These verses [Mathew 12: 43-45; Luke 11: 24-26] occur within Yeshua’s teaching about spiritual discernment and the response to His ministry. In both Matthew and Luke, the statement follows His confrontation with the Pharisees, who had accused Him of casting out demons by the power of Beelzebul (Matthew 12:22–32; Luke 11:14–23). Yeshua refuted their claim, teaching that a divided kingdom cannot stand, and that His works were evidence that the kingdom of God had come among them.
Immediately before this parable in Matthew, Yeshua also condemns the generation that demanded a sign, calling them “evil and adulterous” (Matthew 12:39). The context thus concerns spiritual blindness and hypocrisy—people who witnessed divine power yet refused to repent or believe.
In Luke’s Gospel, this teaching follows a similar setting: Yeshua delivers a man from a demon, and some skeptics question His authority. The focus in both accounts is the danger of rejecting God’s work and failing to be filled with His Spirit after being freed from evil influence.
Yeshua uses a short parable to describe the spiritual condition of a person (or generation) who experiences deliverance but fails to embrace God’s transforming presence.
He says: “When an unclean spirit goes out of a person, it passes through waterless places seeking rest, but finds none.” (Matthew 12:43; Luke 11:24). In Jewish thought, “waterless places” (deserts) were often seen as the dwelling of evil spirits—places devoid of life and blessing. The demon, unable to find rest, decides to return to its former dwelling.
When it comes back, it finds the “house” empty, swept, and put in order (Matthew 12:44). This imagery signifies a person who has been cleansed outwardly or experienced temporary moral reformation but remains spiritually vacant—without the indwelling presence of God’s Spirit.

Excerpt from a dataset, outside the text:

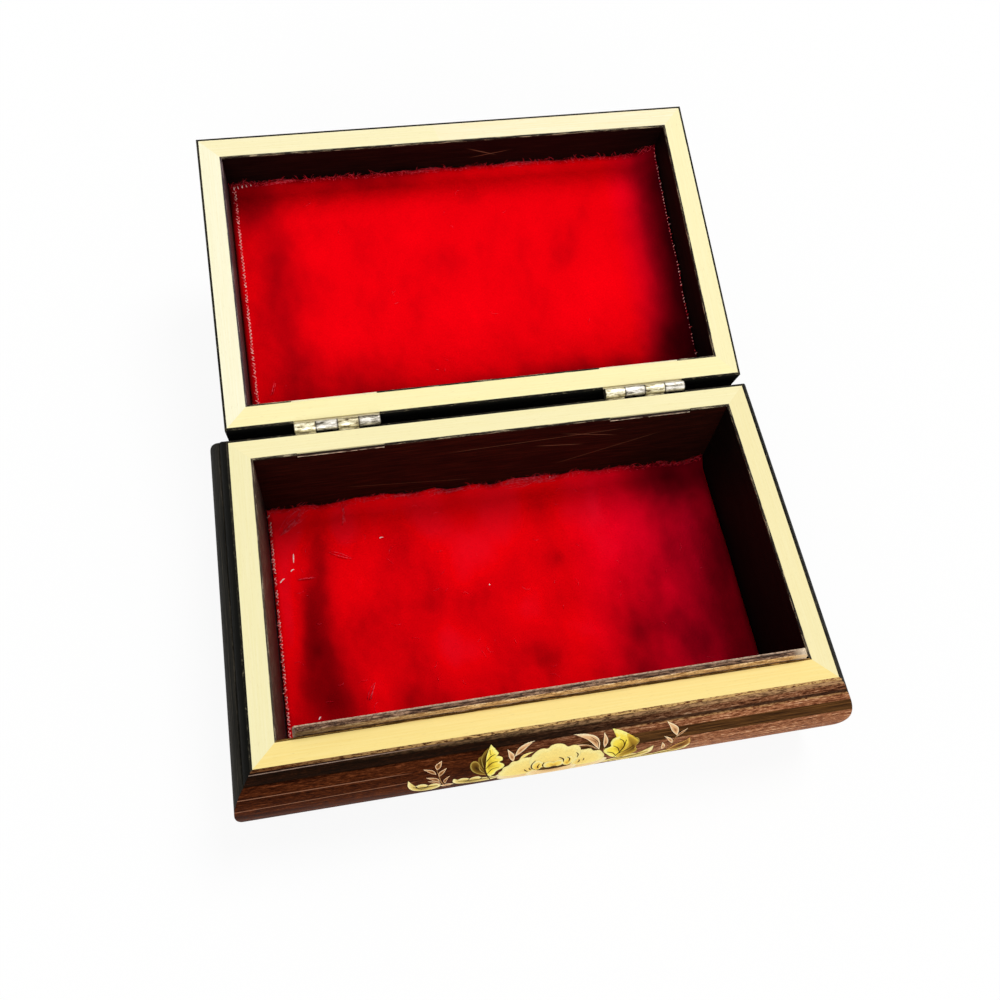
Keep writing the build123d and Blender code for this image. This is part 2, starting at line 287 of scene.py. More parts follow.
# The same wood inside, brushed with dark stain: satin, with fine scratches and a rough inner arris
# each side's tones: its stain, darkened with painted shade for how the light falls on it, darkest on the
# right sides
insideStainAndShade = {
    ("base", "back"): ("#0E0403", "#220B06", "#38150C"),
    ("base", "left"): ("#0A0908", "#191514", "#2E2826"),
    ("base", "right"): ("#050303", "#0B0605", "#160C09"),
    ("base", "front"): ("#080303", "#160806", "#24100C"),
    ("lid", "front"): ("#080303", "#130605", "#24100B"),
    ("lid", "left"): ("#100707", "#1E0E0C", "#341C18"),
    ("lid", "right"): ("#060303", "#0E0605", "#1C0C0A"),
    ("lid", "back"): ("#0C0404", "#1C0A08", "#30160F"),
}
inside = {
    "grain": (0.06, 0.7, 7.0, 0.65), "fleck": (0.06, 0.4, 4.0, 0.8), "stops": (0.32, 0.5, 0.7),
    "specular": 0.04, "roughness": (0.0, 1.0, 0.4, 0.65), "relief": (0.4, 0.08),
    # the rubbed edge: how deep it reaches, its colour and its flecks, which are where the pattern is highest
    "edge": (0.75, "#241E1A", "#B8A888"),
    "edges": {("base", "front"): (0.75, "#5A4018", "#C89C54"), ("base", "left"): (26.0, "#42362E", "#A4947E"),
              ("lid", "left"): (14.0, "#42363A", "#A08C88")},
    "edgeFull": 0.2, "edgeFlecks": (0.53, 0.6),
    # long scratches: where along the wall they start and end, how deep there, and how wide
    "scratches": {
        ("base", "back"): (((-50, 12), (-22, 23), 0.14), ((-38, 6.5), (12, 9.0), 0.14),
                           ((-36, 9.5), (-22, 6.0), 0.2), ((-26, 13.0), (-14, 11.4), 0.24),
                           ((8, 27), (44, 23), 0.1)),
        ("lid", "front"): (((-14, 8.2), (-8, 5.4), 0.35), ((-19, 7.2), (-9, 9.4), 0.2)),
    },
    "scratchFade": 6.0, "scratchStrength": 0.7, "scratchColour": "#94684E",
}


def stainedInside(half, side):
    material, tree = newMaterial(f"stained_wood_{half}_{side}", Specular_IOR_Level=inside["specular"])
    space, (along, _, deep) = sideSpace(tree, half, side)
    grain, fleck = (lengthwise(tree, space, *inside[name]) for name in ("grain", "fleck"))
    # this side's stain tones, with its painted shade
    colour = addNode(tree, "ValToRGB", (grain,), stops=zip(inside["stops"], insideStainAndShade[half, side]))
    for start, end, width in inside["scratches"].get((half, side), ()):
        line = slantedLine(tree, along, deep, start, end, width, width)
        reach = band(tree, along, start[0], end[0], inside["scratchFade"])
        line = addNode(tree, "Math", (line, reach), operation="MULTIPLY")
        line = addNode(tree, "Math", (line, inside["scratchStrength"]), operation="MULTIPLY")
        colour = addNode(tree, "MixRGB", (line, colour, inside["scratchColour"]))
    reach, rubbed, bare = inside["edges"].get((half, side), inside["edge"])
    rubbedEdge = addNode(tree, "MapRange", (deep, reach, inside["edgeFull"]))
    colour = addNode(tree, "MixRGB", (rubbedEdge, colour, rubbed))
    worn = masked(tree, rubbedEdge, fleck, *inside["edgeFlecks"])
    colour = addNode(tree, "MixRGB", (worn, colour, bare))
    rough = addNode(tree, "MapRange", (fleck, *inside["roughness"]))
    return dress(material, colour, rough, (grain, *inside["relief"]))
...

Then, the demon goes and takes seven other spirits more wicked than itself, and they all enter and dwell there. The final condition of that person, Yeshua says, becomes worse than before (Matthew 12:45). In Luke’s version, the warning is almost identical, emphasizing that the spirit’s return leads to greater ruin.
This teaching serves as a solemn warning about the danger of spiritual emptiness and the necessity of ongoing transformation through faith and obedience to God.
- Deliverance Is Not Enough – Being freed from evil or sin is only the beginning. Unless a person fills their life with God’s presence—through repentance, faith, and the Holy Spirit—they remain vulnerable to relapse.
- Moral Reform Without Regeneration – Outward improvement or temporary change cannot substitute for inner renewal. A life “swept clean” but empty soon becomes a target for worse bondage.
- The Need for the Holy Spirit – The “empty house” represents a soul not indwelt by God’s Spirit. Only when the Spirit fills the heart can evil truly be kept out.
- A Warning to Israel and All Generations – Yeshua applied this parable to His contemporaries, who experienced His miracles and teachings but refused to believe. Their rejection left them spiritually empty, open to even greater deception and hardness of heart.
Ultimately, this passage calls for complete commitment to Messiah. Deliverance from sin and evil must be followed by a life filled with God’s Word, prayer, and obedience. Spiritual neutrality is impossible—if the house is not filled with God, it will be filled with something else.
Thus, Yeshua warns: the final state of those who experience grace yet reject transformation may be worse than their first. True freedom is not merely the absence of evil but the presence of God within.